De
Angkor me trasladé a Tailandia y de ahí a Bombay, luego fue Nueva Delhi,
Katmandú, Hong Kong, Moscú, Estambul y así seguí dando vueltas los tres años
siguientes de misión para la Agencia. Una
misión cuyo móvil nunca se me revelaría.
Un
hombre en el aeropuerto, una cinta en un hotel, un sobre bajo la puerta.

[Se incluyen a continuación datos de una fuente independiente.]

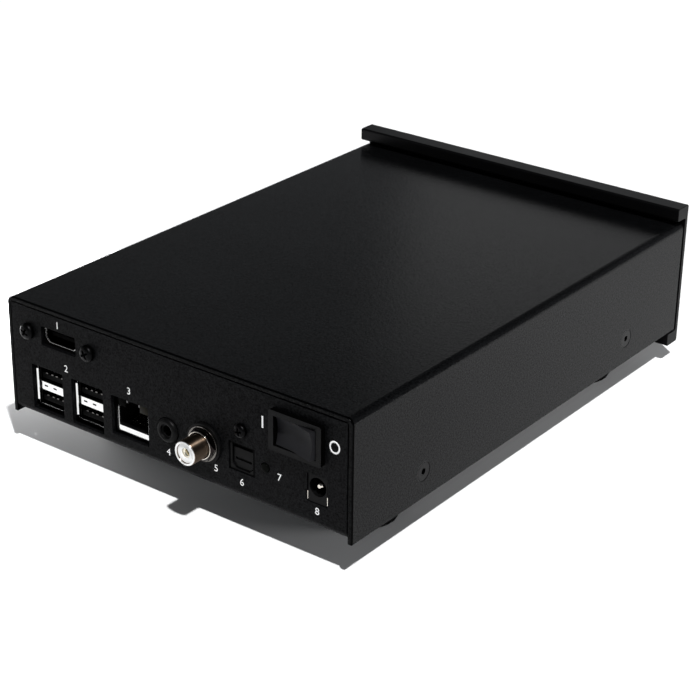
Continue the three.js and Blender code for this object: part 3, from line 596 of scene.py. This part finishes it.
def turned(name, profile, facets=48, width=1.0, smooth=True):
    """A closed profile of (radius, height) pairs in mm, turned round Z; width stretches it along X."""
    made = bmesh.new()
    rows = []
    for radius, height in profile:
        if radius == 0:
            rows.append([made.verts.new((0, 0, height * MM))])
            continue
        rows.append([
            made.verts.new((radius * width * MM * math.cos(turn), radius * MM * math.sin(turn), height * MM))
            for turn in (2 * math.pi * step / facets for step in range(facets))
        ])
    loop_back = profile[0][0] != 0
    pairs = list(zip(rows, rows[1:])) + ([(rows[-1], rows[0])] if loop_back else [])
    for row, following in pairs:
        for step in range(facets):
            corners = [row[step % len(row)], row[(step + 1) % len(row)]]
            corners += [following[(step + 1) % len(following)], following[step % len(following)]]
            unlike = list(dict.fromkeys(corners))
            if len(unlike) > 2:
                made.faces.new(unlike)
    return finished(made, name, smooth)


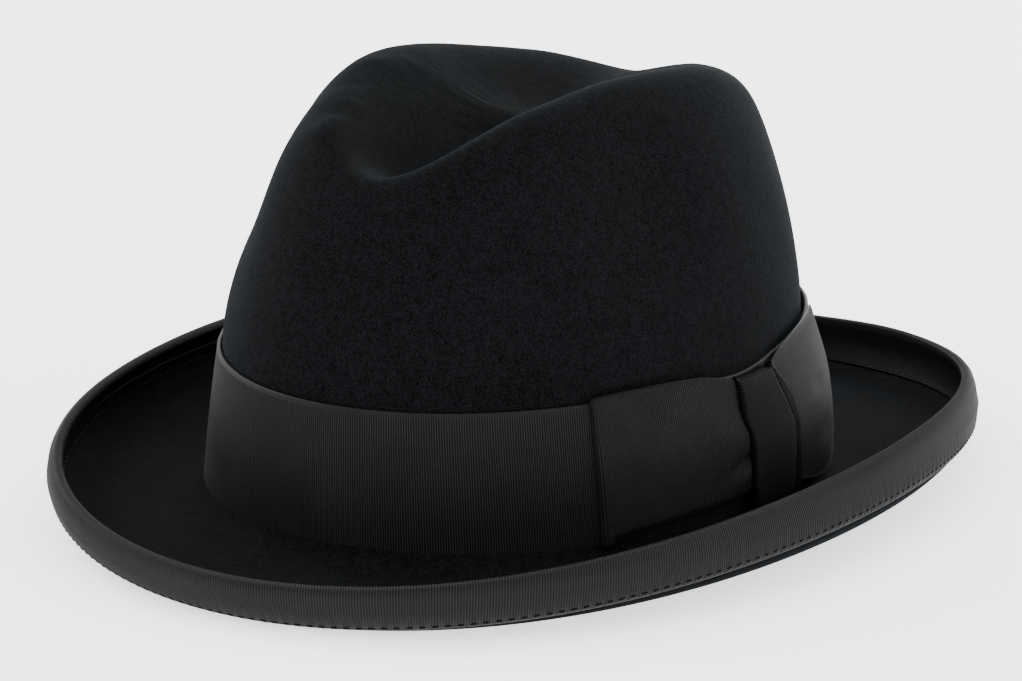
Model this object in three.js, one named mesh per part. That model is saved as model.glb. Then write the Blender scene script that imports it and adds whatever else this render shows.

Diarios ocultos, informes, gafas negras.
Nada.
Cada
tanto recibía de algún colega alguna información sin demasiada sustancia sobre
las actividades y paradero de la Señorita
Blee , pero poco a poco puede ir olvidándome de ella.
En
Bombay conocí a un joven estudiante de sánscrito y traductor de los Vedas con
quien tuve un intenso romance hasta que fue asesinado en un callejón por un
grupo de asaltantes. Fui citado a declarar por la policía, pero para ellos él
era solo un estudiante de sánscrito y yo un occidental más llegado a la india
con delirios místicos a cuesta.
En
Estambul me enamoré de una camarera turca y debí huir del país antes de lo
previsto, obteniendo así mi primer informe reprobado por parte de los burócratas
de la Agencia
y una sanción que me dejó varado en la estepa siberiana durante los siguientes
cuatro meses, rodeado de cosacos ebrios cuya mayor diversión era jugar a la
ruleta rusa con un fusil Kalishnikov.
En
algún país de escala que mi mente ha bloqueado desconocían las virtudes de la
profilaxis y pesqué una infección de sífilis que solo pudo ser curada por el
chamán local después de haber sido sometido a un ateneo médico entre todos los
miembros de la tribu.
Jamás
mencioné mi pánico a los aviones pero lentamente y casi sin proponérmelo fui
cambiando los fármacos por ciertas técnicas yóguicas aprendidas durante mi
estadía en un monasterio de Ladakh.
Entonces
empecé a sentirme bien. Demasiado bien.
Comencé
un intenso período de meditaciones diarias, de celibato y de ayunos
controlados. Los informes para la
Agencia iban y venían. Las observaciones eran cada vez
menores y se me hacía saber la conformidad de mis superiores.
Cada
día tenía menos preguntas y solo me sentaba en posición de loto para detener
las fluctuaciones mentales y ser uno con el multiverso.
Ahora
que la Señorita Blee
había sido finalmente deleteada de mi esfera de sensaciones. Ahora que las
drogas se habían evaporado de mi sangre. Ahora que sentía correr por mi columna
vertebral la energía kundalini. Ahora estaba listo. Hecho que sabía y que venía a ser confirmado
por un mensaje encriptado en los clasificados del New York Times entre ofertas
de sexo y ventas de productos exóticos.
Era
el momento de conocer a La Gran Máquina.